The Wikileaks release of the Afghan war logs has unleashed a hail of commentary ranging from learned treatises on deciphering military jargon, through the morality of war to the implications for media and democracy. This post deals with what we’ve learnt about journalism. So far.
1. The unforeseen effects of quantity. Stories which begin with huge caches of data may begin with a bang (if the data is shown to mainstream media in advance, as here) but however they start, they will go on for a long time. A long tail of fresh stories will be fed by discoveries which can only, in the nature of the source material, be made slowly. The pace of the reporting changes; the sources of discoveries will be varied. We can see what one writer neatly termed the “sheer weight of failure” but we can’t see many detailed patterns until more work is done.

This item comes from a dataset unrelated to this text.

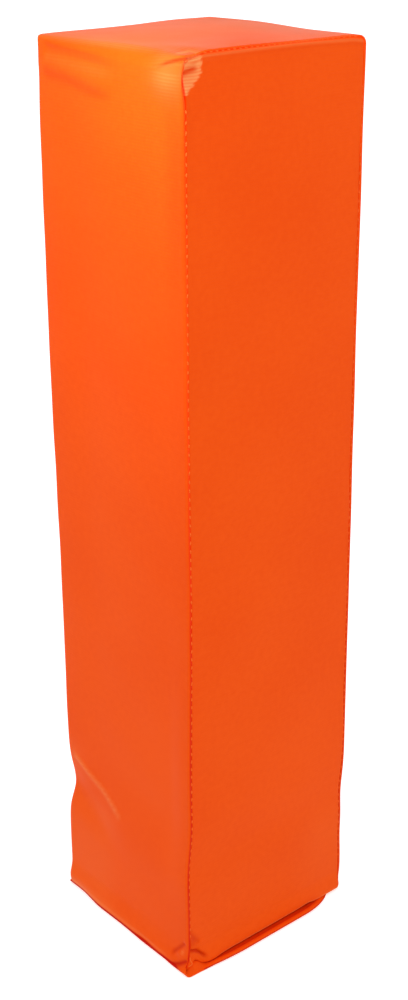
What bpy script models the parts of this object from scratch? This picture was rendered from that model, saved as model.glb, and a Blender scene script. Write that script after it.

The estimates of what percentage of the logs have been trawled by whom vary. Two per cent? Five? Wikileaks said that documents had been witheld to protect individuals at risk. Did that mean that Wikileakers had been through 100% of the total? The Times this morning carried a story (can only be seen with payment) saying the raw documents did put Afghans at risk and suggesting that the screening was less than complete.
But whatever the exact extent of anyone’s knowledge, every conclusion about this is provisional (and that includes my judgement in the post immediately below this on the Pentagon Papers comparison).